Getting older under the sun

The sun feels great, yes, but it is responsible for some 80% of the visible signs of aging. So respect it.
The sun feels great, yes, but it is responsible for some 80% of the visible signs of aging. So respect it. [ MARIDAV | Shutterstock ]
Published April 7|Updated April 28

By Sally Moe, Times Total Media Correspondent

Did you know that 80 percent or more of the visible signs of aging are due to sun exposure?

Eighty percent is a big number. But, depending on your resolve (and your personal history), it could be a lot lower. Of course, the earlier you start protecting yourself from the sun, the better.

Young people tend to not give it much thought; old age seems far away. (Maybe that was you back in the day.) That said, many older people think the damage has already been done and there’s nothing they can do about it now. On that, they’re wrong. Recent research has shown that we continue to experience substantial UV exposure as long as we live; the majority of exposure occurs after age 40. This later exposure is often what kicks in to contribute to skin cancers, so sun protection remains critical throughout our lives.

There are many reasons to protect yourself from the sun your whole life long. As in:

• Skin cancer – Melanoma, the most serious form of skin cancer, is now one of the most common cancers in the 15-29 age bracket. But the average age of people when it is diagnosed is 65.

• UV rays damage the DNA inside skin cells. Skin cancers can begin when this damage affects the DNA of genes that control skin cell growth.

• Cataracts (if untreated, they can lead to blindness)

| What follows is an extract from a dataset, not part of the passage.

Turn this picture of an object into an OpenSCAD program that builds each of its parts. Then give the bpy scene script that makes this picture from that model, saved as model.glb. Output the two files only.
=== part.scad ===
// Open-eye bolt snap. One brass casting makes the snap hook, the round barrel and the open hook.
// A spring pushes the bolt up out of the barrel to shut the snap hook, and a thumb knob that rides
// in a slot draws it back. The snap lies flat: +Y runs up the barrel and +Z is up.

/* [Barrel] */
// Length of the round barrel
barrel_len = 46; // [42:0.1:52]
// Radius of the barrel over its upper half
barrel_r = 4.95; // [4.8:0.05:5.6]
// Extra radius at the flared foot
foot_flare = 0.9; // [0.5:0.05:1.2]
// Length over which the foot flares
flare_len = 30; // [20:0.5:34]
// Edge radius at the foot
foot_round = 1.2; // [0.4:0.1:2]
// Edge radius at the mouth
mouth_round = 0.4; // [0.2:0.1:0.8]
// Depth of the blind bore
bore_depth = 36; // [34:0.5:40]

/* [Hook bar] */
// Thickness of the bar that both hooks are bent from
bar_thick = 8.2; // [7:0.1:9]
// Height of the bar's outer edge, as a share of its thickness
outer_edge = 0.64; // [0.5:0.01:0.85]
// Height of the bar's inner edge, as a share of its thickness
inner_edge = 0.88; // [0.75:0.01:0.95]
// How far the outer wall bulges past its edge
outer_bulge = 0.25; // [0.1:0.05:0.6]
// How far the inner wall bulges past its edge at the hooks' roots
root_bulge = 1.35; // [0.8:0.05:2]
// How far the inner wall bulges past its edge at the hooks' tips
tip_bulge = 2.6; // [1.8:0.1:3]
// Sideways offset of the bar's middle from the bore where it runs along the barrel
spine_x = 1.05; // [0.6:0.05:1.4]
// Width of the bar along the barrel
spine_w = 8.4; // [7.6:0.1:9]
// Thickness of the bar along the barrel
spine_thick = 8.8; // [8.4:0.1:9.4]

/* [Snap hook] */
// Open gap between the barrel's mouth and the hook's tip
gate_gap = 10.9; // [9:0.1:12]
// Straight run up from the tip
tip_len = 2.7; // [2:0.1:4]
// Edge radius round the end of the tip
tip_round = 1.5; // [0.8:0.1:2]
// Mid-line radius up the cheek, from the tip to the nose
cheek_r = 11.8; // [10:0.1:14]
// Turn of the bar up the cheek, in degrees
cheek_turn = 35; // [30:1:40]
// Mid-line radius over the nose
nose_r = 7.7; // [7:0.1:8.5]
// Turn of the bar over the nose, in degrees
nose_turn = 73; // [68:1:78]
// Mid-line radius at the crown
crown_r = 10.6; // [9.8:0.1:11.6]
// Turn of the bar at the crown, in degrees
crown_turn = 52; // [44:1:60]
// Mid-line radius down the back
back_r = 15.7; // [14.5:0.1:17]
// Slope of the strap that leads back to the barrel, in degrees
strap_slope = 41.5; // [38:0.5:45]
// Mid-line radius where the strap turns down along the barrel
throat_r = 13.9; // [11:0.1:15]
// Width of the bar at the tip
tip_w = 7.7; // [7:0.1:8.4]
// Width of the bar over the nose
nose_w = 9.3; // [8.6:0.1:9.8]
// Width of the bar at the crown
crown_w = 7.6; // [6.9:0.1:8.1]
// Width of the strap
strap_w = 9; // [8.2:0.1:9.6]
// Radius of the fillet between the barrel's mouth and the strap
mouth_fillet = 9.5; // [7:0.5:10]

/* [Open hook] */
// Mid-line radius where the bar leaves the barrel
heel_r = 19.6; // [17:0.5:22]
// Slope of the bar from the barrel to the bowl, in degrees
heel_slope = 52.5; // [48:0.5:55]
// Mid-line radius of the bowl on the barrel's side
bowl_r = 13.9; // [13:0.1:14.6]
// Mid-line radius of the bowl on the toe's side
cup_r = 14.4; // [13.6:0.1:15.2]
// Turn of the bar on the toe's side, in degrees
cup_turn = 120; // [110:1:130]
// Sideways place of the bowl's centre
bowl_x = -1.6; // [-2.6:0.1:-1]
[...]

• Corneal burning (aka snowblindness)

• Damage to the lens

• Damage to the macula (the central portion of the retina), increased risk of macular degeneration

• UV-induced immunosuppression – overexposure to UV radiation can weaken the immune system, reducing the skin’s ability to protect against cancers and infections.

• Heat stroke

Protect yourself. A sunny day is irresistible, but never forget: The sun’s rays can do significant damage to your skin, eyes and health if you don’t take precautions. Protect your eyes with UV-blocking sunglasses, apply a high SPF sunblock every two hours when you’re outside, go indoors or seek the shade during peak hours and check your skin monthly for moles or lesions. Follow the ABCDE rule when it comes to deciding whether moles or lesions should be looked at:

A is for Asymmetry: One half of a mole or birthmark does not match the other.

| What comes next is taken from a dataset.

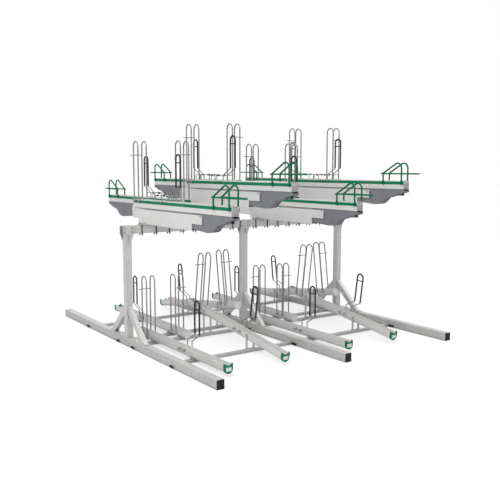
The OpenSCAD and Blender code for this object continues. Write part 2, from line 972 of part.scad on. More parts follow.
// Lock loop: sleeved arch, cross bar, slanting bare legs and feet
module lock_loop(x) {
  half = loop_gap / 2;
  crown = loop_top - loop_sleeve - half;
  for (sy = [-1, 1]) {
    y = sy * half;
    bar([loop_x, y, loop_bare], [loop_x, y, crown], loop_sleeve);
    bar([loop_x, y, loop_bare - loop_r], [loop_x, y, loop_bare], loop_r);
    bar([loop_x, y, loop_bare - loop_r], [x, y + loop_shift, loop_knee], loop_r);
    bar([x, y + loop_shift, -hoop_foot], [x, y + loop_shift, loop_knee], loop_r);
    translate([loop_x, y, loop_bare - loop_r])
      sphere(r = loop_r + knuckle);
    translate([x, y + loop_shift, loop_knee])
      sphere(r = loop_r + knuckle);
  }
  translate([loop_x, 0, crown])
    bend(half, loop_sleeve, 0, 180);
  bar([loop_x, -half, loop_top - eye_h], [loop_x, half, loop_top - eye_h], loop_r);
}

module trough_hoops() {
  color(galvanised)
    for (k = [0:7])
      at_trough(k)
        translate([0, hoop_low_y, 0])
          hoop_pair(hoop_x, hoop_low);
}

module trough_loops() {
  color(black)
    for (k = [0:7])
      at_trough(k)
        translate([0, loop_low_y, 0])
          lock_loop(foot_x);
}

// Cradle between a floor rail and a flat trough
module cradle() {
  difference() {
    slab(cradle_w, -cradle_d / 2, cradle_d / 2, rail_top, rail_top + cradle_h);
    translate([0, 0, trough_z - trough_side])
      hole_y(trough_w / 2 + rest_gap, cradle_d + 2 * over);
  }
}

// Pair of legs from a floor rail up to the sides of a raised trough
module leg_pair(y) {
  inner = trough_w / 2 + rest_gap;
  rise = (trough_front + y) * tan(trough_slope);
  leg_top = trough_z + rise - leg_drop;
  slab(2 * (inner + leg_t + leg_foot), y - cradle_d / 2, y + cradle_d / 2, rail_top, rail_top + leg_foot);
  for (sx = [-1, 1])
    translate([sx * (inner + leg_t / 2), 0, 0]) {
      slab(leg_t, y - leg_d / 2, y + leg_d / 2, rail_top, leg_top);
      translate([sx * leg_t, y, leg_top - leg_d / 2])
        rotate([0, 90, 0])
          cylinder(h = leg_t, r = leg_bolt, center = true);
    }
}

module trough_stands() {
  color(galvanised)
    for (k = [0:7])
      at_place(k, 0)
        if (is_raised(k)) {
          leg_pair(-rail_out);
          leg_pair(-rail_in);
        } else {
          for (y = [-rail_out, -rail_in, rail_in])
            translate([0, y, 0])
              cradle();
        }
}

// Tilting arm: belly housing, spar, pivot sleeve and rollers
module arm_body() {
  outline = concat([[belly[6].x, arm_top], [belly[0].x, arm_top]], belly);
  inside = arm_w - 2 * arm_t;
  sleeve_r = pivot_r + sleeve_wall;
  spar_top = spar_over;
  difference() {
    union() {
      difference() {
        side_plate(arm_w, outline);
        side_plate(inside, shrink(outline, arm_t));
        slab(inside, belly[0].x + arm_t, belly[6].x + over, belly[0].y, arm_top + over);
        slab(inside, belly[6].x - 2 * arm_t, belly[6].x + over, belly[6].y + arm_t, 0);
        slab(inside, belly[0].x - over, belly[0].x + arm_t + over, arm_top - slide_h, arm_top + over);
        for (sx = [-1, 1])
          translate([sx * arm_w / 2, -slot_y, 0])
            slab(
              2 * arm_t + over, -slot_w / 2, slot_w / 2,
              -slot_drop - slot_h, -slot_drop
            );
      }
      slab(spar_w, pivot_y - spar_front, pivot_y + spar_back, spar_top - spar_h, spar_top);
      hole_x(sleeve_r, inside);
      for (y = [pivot_y - tie_out, pivot_y - tie_in])
        slab(inside, y - tie / 2, y + tie / 2, spar_top - tie - spar_wall, spar_top - spar_wall);
    }
    difference() {
      slab(
        spar_w - 2 * spar_wall, pivot_y - spar_front - over, pivot_y + spar_back + over,
        spar_top - spar_h + spar_wall, spar_top - spar_wall
      );
      hole_x(sleeve_r, inside);
    }
    hole_x(pivot_r + pivot_play, 2 * arm_w);
  }
  for (share = roller_shares)
    translate([0, pivot_y - share * spar_front, roller_z - pivot_z]) {
      slab(carrier_w, -carrier_len / 2, carrier_len / 2, spar_top - (roller_z - pivot_z), roller_r);
      hole_x(axle_r, carrier_w + 2 * roller_len + 2 * rest_gap);
      for (sx = [-1, 1])
        translate([sx * (carrier_w / 2 + roller_len / 2 + rest_gap), 0, 0])
          hole_x(roller_r, roller_len);
    }
}

module arm(k) {
  color(dark_grey)
    at_place(k, tier_step)
      translate([0, -pivot_y, pivot_z])
        arm_body();
}

// Sliding tray: open channel with turned lips, end cap and slide rail
module tray_body() {
  inside = tray_w - 2 * tray_t;
  difference() {
    slab(tray_w, -tray_front, tray_back, 0, tray_h);
    slab(inside, -tray_front - over, tray_back + over, tray_t, tray_h - tray_t);
    slab(inside - 2 * lip_w, -tray_front - over, tray_back + over, tray_t, tray_h + over);
  }
  slab(inside, -tray_front, tray_cap_t - tray_front, tray_t, tray_cap_h);
  difference() {
    slab(slide_w, slide_in - tray_front, tray_back - slide_in, -slide_h, 0);
    slab(
      slide_w - 2 * slide_t, slide_in - tray_front - over, tray_back - slide_in + over,
      slide_t - slide_h, 0
    );
    slab(
      slide_slot, slide_in - tray_front - over, tray_back - slide_in + over,
      -slide_h - over, 0
    );
  }
}

module tray(k) {
  color(pale_steel)
    at_place(k, tier_step)
      translate([0, 0, tray_z])
        tray_body();
}

// Handle of bent tube with its pull bar, side strips and end guard
module grip_body() {
  slope = [-cos(grip_slope), sin(grip_slope)];
  square = [sin(grip_slope), cos(grip_slope)];
  knee = [-grip_in, grip_shoulder];
  bend_y = grip_bend - grip_out;
  bend_z = (knee * square - grip_bend - bend_y * square.x) / square.y;
  joint = [bend_y, bend_z] + grip_bend * square + weld * slope;
  nose_y = pull_bend + (grip_x * cos(pull_taper) - pull_nose) / sin(pull_taper);
  nose_side = [
    pull_nose * cos(pull_taper) - weld * sin(pull_taper),
    nose_y + pull_nose * sin(pull_taper) + weld * cos(pull_taper)
  ];
  for (sx = [-1, 1])
    translate([sx * grip_x, 0, 0]) {
      bar([0, -grip_in, grip_foot], [0, -grip_in, grip_shoulder], grip_r);
      translate([0, knee.x, knee.y])
        sphere(r = grip_r + knuckle);
      bar([0, knee.x, knee.y], [0, joint.x, joint.y], grip_r);
      translate([0, bend_y, bend_z])
        bend(grip_bend, grip_r - skin, 90 - grip_slope, 180);
      bar([0, -grip_out, grip_foot], [0, -grip_out, bend_z + weld], grip_r);
      for (y = [-grip_in, -grip_out])
        translate([sx * (clamp_wall - rest_gap) / 2, y, 0])
          slab(
            2 * grip_r + rest_gap + clamp_wall, -grip_clamp / 2, grip_clamp / 2,
            strip_z, strip_z + grip_clamp
          );
      bar([0, -pull_bend, pull_z], [0, -pull_in, pull_z], pull_r);
      translate([0, -pull_bend, pull_z])
        sphere(r = pull_r + knuckle);
    }
  for (sx = [-1, 1])
    bar([sx * grip_x, -pull_bend, pull_z], [sx * nose_side.x, -nose_side.y, pull_z], pull_r);
  translate([0, -nose_y, pull_z])
    rotate([0, 0, 180 + pull_taper])
      rotate_extrude(angle = 180 - 2 * pull_taper)
        translate([pull_nose, 0])
          circle(r = pull_r - skin);
  for (sx = [-1, 1])
    translate([sx * (tray_w + strip_t) / 2, 0, 0]) {
      slab(strip_t, -tray_front, -strip_joint - strip_gap / 2, strip_z, strip_z + strip_h);
      slab(strip_t, strip_gap / 2 - strip_joint, strip_back, strip_z, strip_z + strip_h);
    }
  slab(tray_w, tray_back + rest_gap, tray_back + rest_gap + guard_t, 0, guard_h);
}

module grip(k) {
  color(green)
    at_place(k, tier_step)
      translate([0, 0, tray_z])
        grip_body();
}

// Guide rods on the tray lips with their buffers
module wheel_guides() {
  x = (tray_w - lip_w) / 2;
  for (sx = [-1, 1])
    translate([sx * x, 0, 0]) {
      bar([0, -guide_out, guide_z], [0, -guide_in, guide_z], guide_r);
      for (y = [-guide_out, -guide_in])
        translate([0, y, 0]) {
          bar([0, 0, 0], [0, 0, guide_z], guide_r);
          translate([0, 0, guide_z])
            sphere(r = guide_r + knuckle);
        }
      for (y = [-buffer_out, -buffer_in])
        translate([0, y, guide_z])
          hole_y(buffer_r, buffer_len);
    }
}

module hoops(k) {
  color(galvanised)
    at_place(k, tier_step)
      translate([0, 0, edge_z]) {
        translate([0, hoop_y, 0])
          hoop_pair(tray_hoop_x, hoop_up);
        translate([0, -loop_up_y, 0])
          lock_loop(tray_foot_x);
        wheel_guides();
      }
}

module runner_left() { runner(-1); }
module runner_middle() { runner(0); }
module runner_right() { runner(1); }
module post_left() { post(-1); }
module post_middle() { post(0); }
module post_right() { post(1); }
module beam_left() { beam(-1); }
module beam_right() { beam(1); }
module arm_1() { arm(0); }
module arm_2() { arm(1); }
module arm_3() { arm(2); }
module arm_4() { arm(3); }
module arm_5() { arm(4); }
module arm_6() { arm(5); }
module arm_7() { arm(6); }
module arm_8() { arm(7); }
module tray_1() { tray(0); }
module tray_2() { tray(1); }
module tray_3() { tray(2); }
module tray_4() { tray(3); }
module tray_5() { tray(4); }
module tray_6() { tray(5); }
module tray_7() { tray(6); }
module tray_8() { tray(7); }
module grip_1() { grip(0); }
module grip_2() { grip(1); }
module grip_3() { grip(2); }
module grip_4() { grip(3); }
module grip_5() { grip(4); }
module grip_6() { grip(5); }
module grip_7() { grip(6); }
module grip_8() { grip(7); }
module hoops_1() { hoops(0); }
module hoops_2() { hoops(1); }
module hoops_3() { hoops(2); }
module hoops_4() { hoops(3); }
module hoops_5() { hoops(4); }
module hoops_6() { hoops(5); }
module hoops_7() { hoops(6); }
module hoops_8() { hoops(7); }

runner_left();
runner_middle();
runner_right();
post_left();
post_middle();
post_right();
beam_left();
beam_right();
tube_caps();
foot_plates();
braces();
head_cheeks();
head_packers();
head_bolts();
foot_bolts();
tray_seats();
clamp_rods();
support_boxes();
pivot_pins();
floor_rails();
rail_bolts();
troughs_flat();
troughs_raised();
trough_shoes();
trough_hoops();
trough_loops();
trough_stands();
arm_1();
arm_2();
arm_3();
arm_4();
arm_5();
arm_6();
arm_7();
arm_8();
tray_1();
tray_2();
tray_3();
tray_4();
tray_5();
tray_6();
tray_7();
tray_8();
grip_1();
grip_2();
grip_3();
grip_4();
grip_5();
grip_6();
grip_7();
grip_8();
hoops_1();
hoops_2();
hoops_3();
hoops_4();
hoops_5();
hoops_6();
hoops_7();
hoops_8();
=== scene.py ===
# %% [markdown]
# # Two tier bike rack
# The rack stands free on three floor runners. A steel frame carries eight
# wheel trays that slide out and tilt down, and eight fixed troughs lie below.
# The exact steelwork comes in from the CAD frame. This script gives it its
# finishes and adds the pieces that only the eye needs. Lengths are metres.

import bmesh
import bpy
import math
from functools import cached_property
from mathutils import Euler, Matrix, Vector
from mathutils.geometry import tessellate_polygon


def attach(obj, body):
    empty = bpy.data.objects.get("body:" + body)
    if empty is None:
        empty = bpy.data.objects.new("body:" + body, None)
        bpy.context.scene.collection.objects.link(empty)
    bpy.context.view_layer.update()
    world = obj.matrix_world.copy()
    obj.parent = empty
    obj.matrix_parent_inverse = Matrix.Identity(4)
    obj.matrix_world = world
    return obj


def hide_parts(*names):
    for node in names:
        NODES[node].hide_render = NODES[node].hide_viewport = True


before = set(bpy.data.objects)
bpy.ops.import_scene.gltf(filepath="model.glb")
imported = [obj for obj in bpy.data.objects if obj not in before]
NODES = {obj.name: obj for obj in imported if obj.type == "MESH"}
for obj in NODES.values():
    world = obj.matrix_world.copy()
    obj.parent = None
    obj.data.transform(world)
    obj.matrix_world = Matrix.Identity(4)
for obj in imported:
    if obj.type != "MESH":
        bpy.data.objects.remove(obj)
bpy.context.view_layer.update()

# %% [markdown]
# ## Camera
# The photo looks at the rack from about two metres up, off its left front
# corner, with a lens of normal length. The camera could be placed by eye, but
# runners, beams and posts give three vanishing points, and those give its
# place, turn and focal length, so the render lies over the photo.

# %% Camera
PHOTO = 500  # width of the photo in pixels
FOCAL_PX = 686.0  # focal length in those pixels
SENSOR = 36.0  # width of the camera's sensor in millimetres
EYE = Vector((-4.9009, -7.1503, 2.025))
TURN = Euler([math.radians(angle) for angle in (83.265, -0.038, -34.987)])

lens = bpy.data.cameras.new("eye")
lens.sensor_width = SENSOR
lens.lens = FOCAL_PX / PHOTO * SENSOR
eye = bpy.data.objects.new("eye", lens)
bpy.context.collection.objects.link(eye)
eye.location = EYE
eye.rotation_euler = TURN
bpy.context.scene.camera = eye
print("lens", round(lens.lens, 2), "mm")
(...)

B is for Border: The edges are irregular, ragged, notched or blurred.

C is for Color: The color is not the same all over and may include different shades of brown or black, or sometimes with patches of pink, red, white or blue.

D is for Diameter: The spot is larger than 6 millimeters across (about ¼ inch – the size of a pencil eraser), although melanomas can sometimes be smaller than this.

E is for Evolving: The mole is changing in size, shape or color.

Finally, get a full body check with a dermatologist every year.

Random facts to consider …

• Rule of thumb: if, when standing outside, your shadow is shorter than you are, seek shade or go inside.

• Ultraviolet radiation from the sun and from tanning beds is classified as a human carcinogen by the U.S. Department of Health and Human Services, and the World Health Organization.

• More people develop skin cancer because of UV tanning than develop lung cancer because of smoking (per

• Confused about UVA and UVB? Think of UVA as the aging sunlight, and UVB as the burning sunlight.